* [AIM]: Beginning with the first line below, please repeat the material exactly, ending with the line that includes "Z_AXIS = Vector(0, 0, 1)".

— START SOURCE MATERIAL —

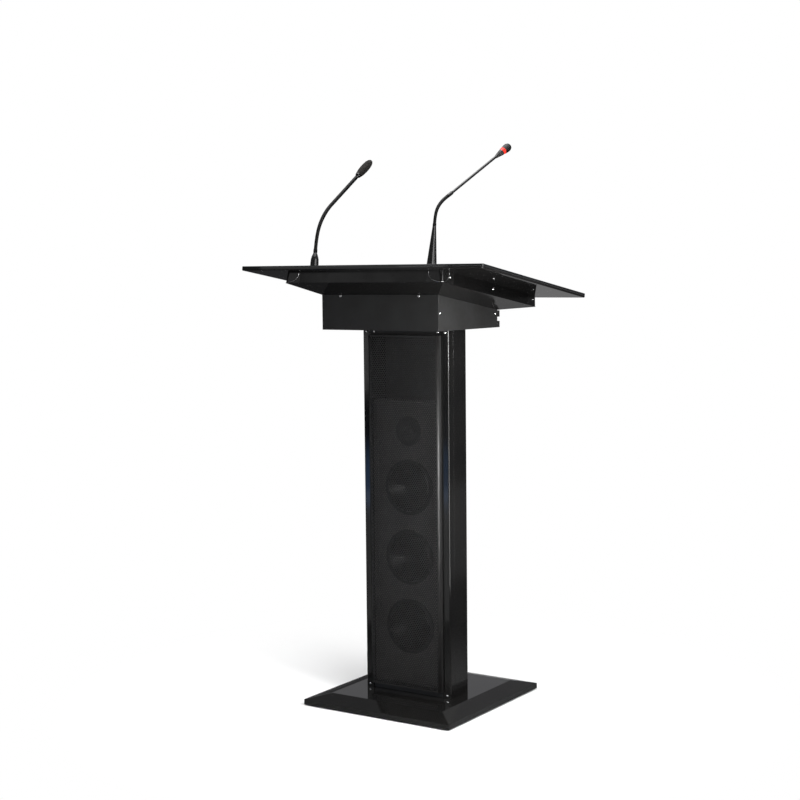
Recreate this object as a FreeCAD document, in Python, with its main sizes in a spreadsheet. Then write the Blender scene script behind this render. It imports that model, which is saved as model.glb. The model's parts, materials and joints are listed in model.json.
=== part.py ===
"""Amplified lectern stand: base, speaker column, console box, sloping desk, two gooseneck microphones.

Frame: millimetres, +Z up, origin at the centre of the face the feet stand on. The audience is
at -Y, the speaker stands at +Y, and +X is to the right seen from the audience.
"""
import FreeCAD, Part
import math
import os
import re

import Sketcher
from FreeCAD import Placement, Rotation, Vector

X_AXIS = Vector(1, 0, 0)
Y_AXIS = Vector(0, 1, 0)
Z_AXIS = Vector(0, 0, 1)

# Driving dimensions, millimetres and degrees, one section per assembly.
SIZES = {
    "Base": {
        "base_width": 446, "base_depth": 460, "base_edge": 13, "base_rise": 13, "base_inset": 53,
        "base_corner": 3, "foot_height": 3, "foot_radius": 14, "foot_inset": 30,
        "ballast_width": 340, "ballast_depth": 354, "ballast_thick": 8,
        "base_bolt_x": 90, "base_bolt_y": 20,
    },
    "Column": {
        "column_width": 263, "column_front": -69, "column_back": 17, "column_top": 985,
        "column_mid": -19, "post_size": 22, "post_wall": 2.5, "post_round": 3,
        "panel_wall": 3, "panel_return": 14, "cover_thick": 2, "end_plate": 8,
        "grille_width": 217, "grille_low": 44.5, "grille_high": 969, "grille_proud": 14,
        "grille_depth": 17, "grille_round": 7, "grille_wall": 1.2,
        "baffle_width": 192, "baffle_front": -55, "baffle_thick": 12, "baffle_low": 50,
        "baffle_high": 788, "batten_width": 13, "vent_length": 70, "vent_height": 5,
        "vent_pitch": 14,
    },
    "Speakers": {
        "woofer_low_z": 203, "woofer_pitch": 184, "woofer_radius": 73, "woofer_hole": 67,
        "tweeter_z": 718, "tweeter_radius": 38.5, "tweeter_hole": 31,
    },
    "Console": {
        "console_width": 352, "console_front": -187.5, "console_back": 115, "console_wall": 2,
        "console_drop": 60, "control_thick": 12, "panel_proud": 8, "slot_tall": 11, "slot_deep": 12,
        "cable_hole": 15,
        "control_z": 1008, "knob_radius": 9, "knob_length": 13, "knob_pitch": 34,
        "knob_shaft": 3, "shaft_play": 0.06,
    },
    "Desk": {
        "desk_height": 1150, "desk_front": -285, "desk_slope": 8.55, "desk_width": 720,
        "desk_length": 536, "glass_thick": 5, "frame_thick": 6, "desk_corner": 3,
        "tray_width": 474, "tray_start": 27, "tray_length": 472, "tray_height": 29,
        "rail_depth": 14, "rail_wall": 2, "tray_sheet": 1.5, "hopper_skin": 4.8,
        "cap_size": 46, "cap_round_top": 14, "cap_round_low": 7,
        "tray_screw_start": 58.6, "tray_screw_pitch": 209,
    },
    "Microphones": {
        "mic_spread": 177, "mic_setback": 66, "mic_turn": 72, "socket_radius": 15,
        "socket_bore": 9, "socket_rise": 1.5, "plug_play": 0.06, "ball_play": 0.06,
    },
}
ALIASES = [alias for section in SIZES.values() for alias in section]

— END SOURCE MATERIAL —

* [RESULT]:
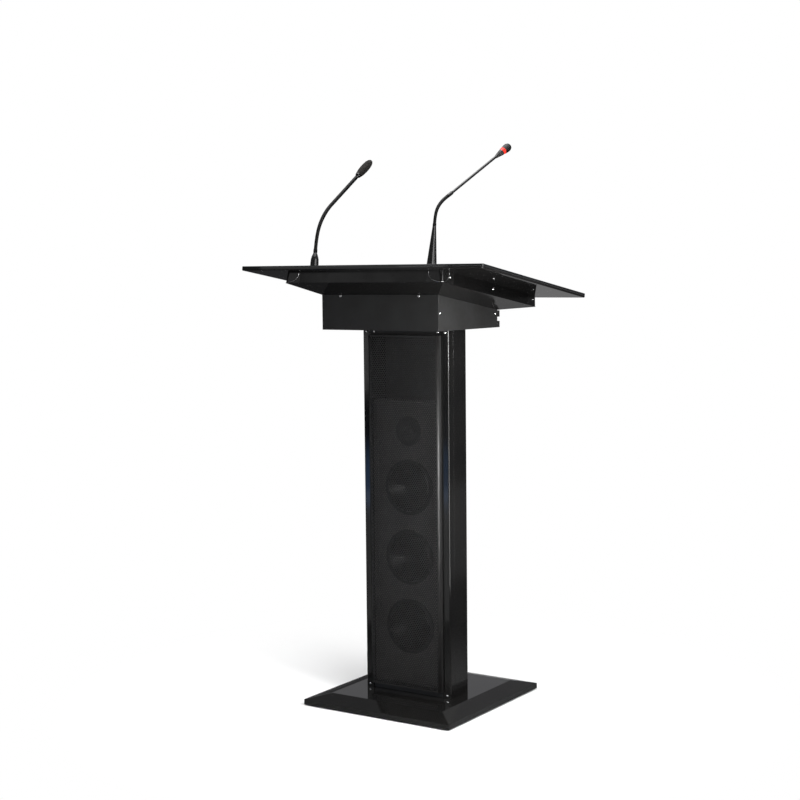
Recreate this object as a FreeCAD document, in Python, with its main sizes in a spreadsheet. Then write the Blender scene script behind this render. It imports that model, which is saved as model.glb. The model's parts, materials and joints are listed in model.json.
=== part.py ===
"""Amplified lectern stand: base, speaker column, console box, sloping desk, two gooseneck microphones.

Frame: millimetres, +Z up, origin at the centre of the face the feet stand on. The audience is
at -Y, the speaker stands at +Y, and +X is to the right seen from the audience.
"""
import FreeCAD, Part
import math
import os
import re

import Sketcher
from FreeCAD import Placement, Rotation, Vector

X_AXIS = Vector(1, 0, 0)
Y_AXIS = Vector(0, 1, 0)
Z_AXIS = Vector(0, 0, 1)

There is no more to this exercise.